Within months, dozens more hashtags starting with "eggplant" (including those named after every single day of the week) had been banned, though some on Instagram still use misspellings of these tags in attempt to circumvent the restriction.

Naturally, after learning that Instagram had launched an emoji search function on Sunday, more than a few curious users tried to run a search on the purple fruit and see what happened.

Their searches returned nothing.

"It appears that Instagram is smart enough to know that eggplant = penis in emoji-speak," wrote Buzzfeed's Katie Notopolous, explaining that Instagram "blocks certain hashtags that have graphic or harmful content, like #porn or pro-anorexia terms like #thinspo."

On Sunday night, Instagram confirmed to Buzzfeed News that it had indeed blocked the eggplant emoji from search on the grounds that "it consistently is used for content that violates [its] community guidelines."

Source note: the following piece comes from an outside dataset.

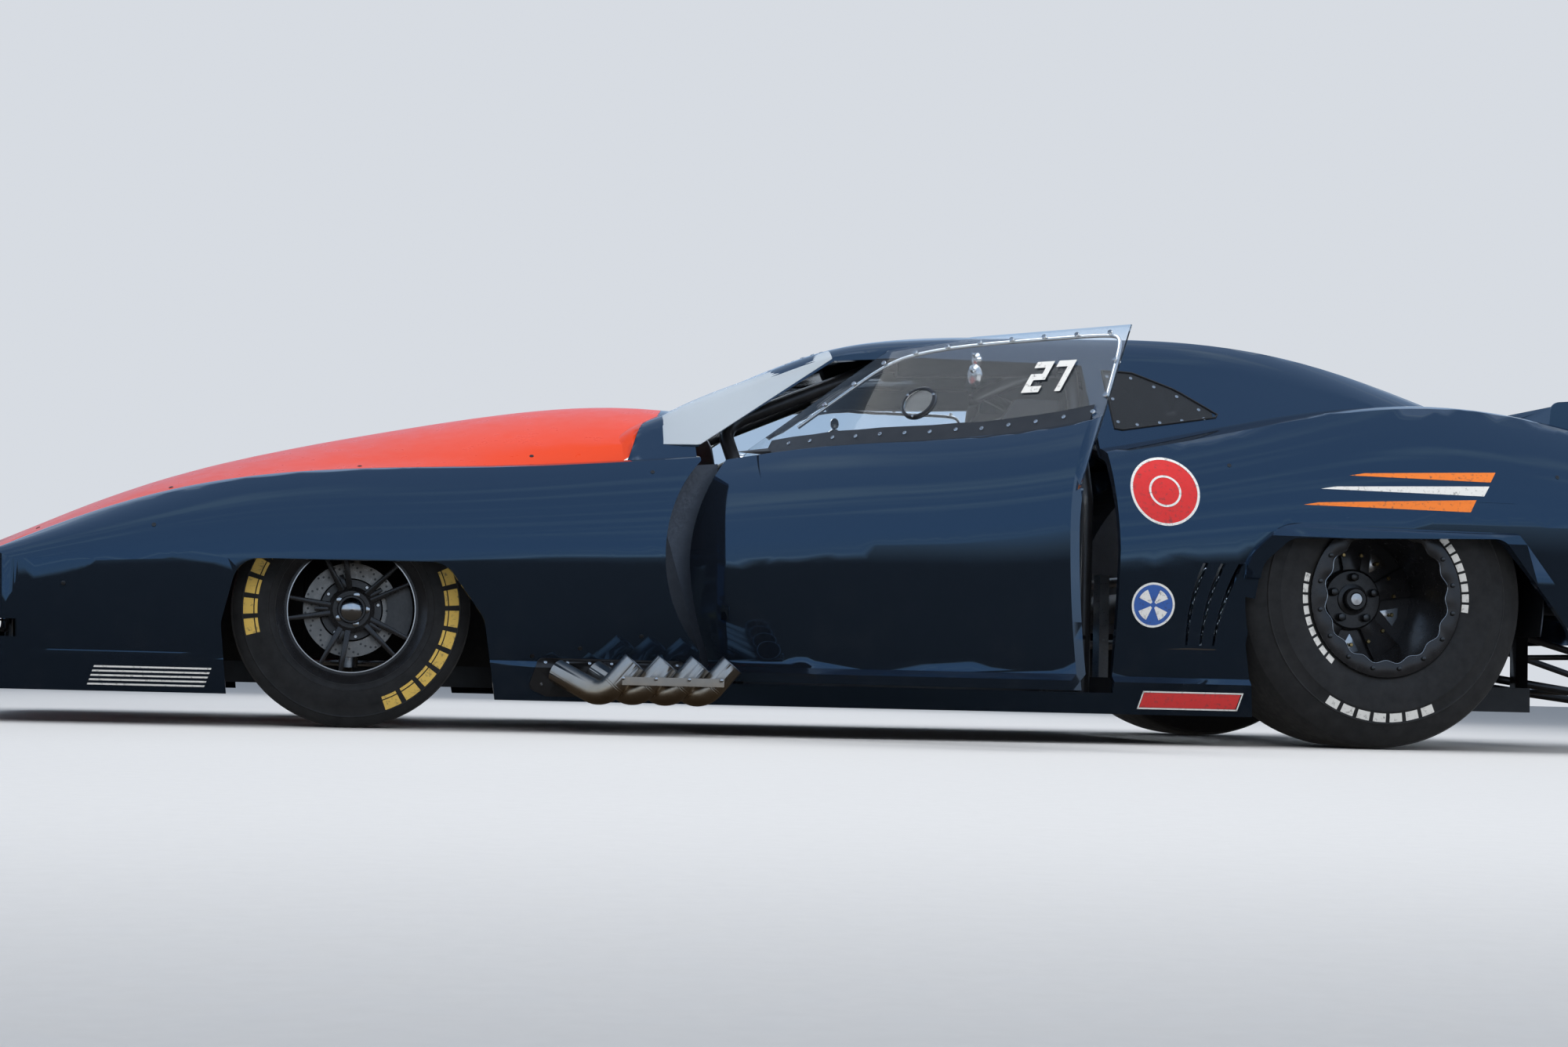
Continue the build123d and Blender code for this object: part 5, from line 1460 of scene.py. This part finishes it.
def laid(name, outlines, nodes, side, rise=0.0008, cell=0.02, thick=0.0005):
    """Flat XZ outlines laid on a side of the car as one thin sheet."""
    sheets = []
    for outline in outlines:
        sheet = outline_piece(name, [(x, 0, z) for x, z in outline])
        edit_all()
        bpy.ops.mesh.edge_face_add()
        bpy.ops.mesh.quads_convert_to_tris()
        bpy.ops.object.mode_set(mode="OBJECT")
        work = bmesh.new()
        work.from_mesh(sheet.data)
        for _ in range(5):
            longest = [e for e in work.edges if e.calc_length() > cell]
            if not longest:
                break
            bmesh.ops.subdivide_edges(work, edges=longest, cuts=1, use_grid_fill=False)
            bmesh.ops.triangulate(work, faces=[f for f in work.faces if len(f.verts) > 3])
        for vertex in work.verts:
            point, _ = on_side(nodes, vertex.co.x, vertex.co.z, side)
            vertex.co.y = (point.y if point else side * 0.9) + side * rise
        work.to_mesh(sheet.data)
        work.free()
        sheets.append(sheet)
    piece = joined(name, sheets)
    tidy_mesh(piece)
    apply_modifier(piece, "SOLIDIFY", thickness=thick, offset=0)
    return piece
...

Strangely though, as Notopolous and others pointed out, more traditionally risque emojis like the gun, the knife, the cigarette, and (Canada's favourite) smiling poop emoji remain searchable.

"RING THE ALARM. IT'S TIME TO #FREETHEEGGPLANT!" wrote Notopolous, encouraging dissenters to use the same hashtag once suggested by TMZ after #eggplantfriday got the boot (and perhaps making a vague reference to the #freethenipple movement.)

The hashtag has now been used in approximately 1,600 Tweets, most of them rathertongue-in-cheek.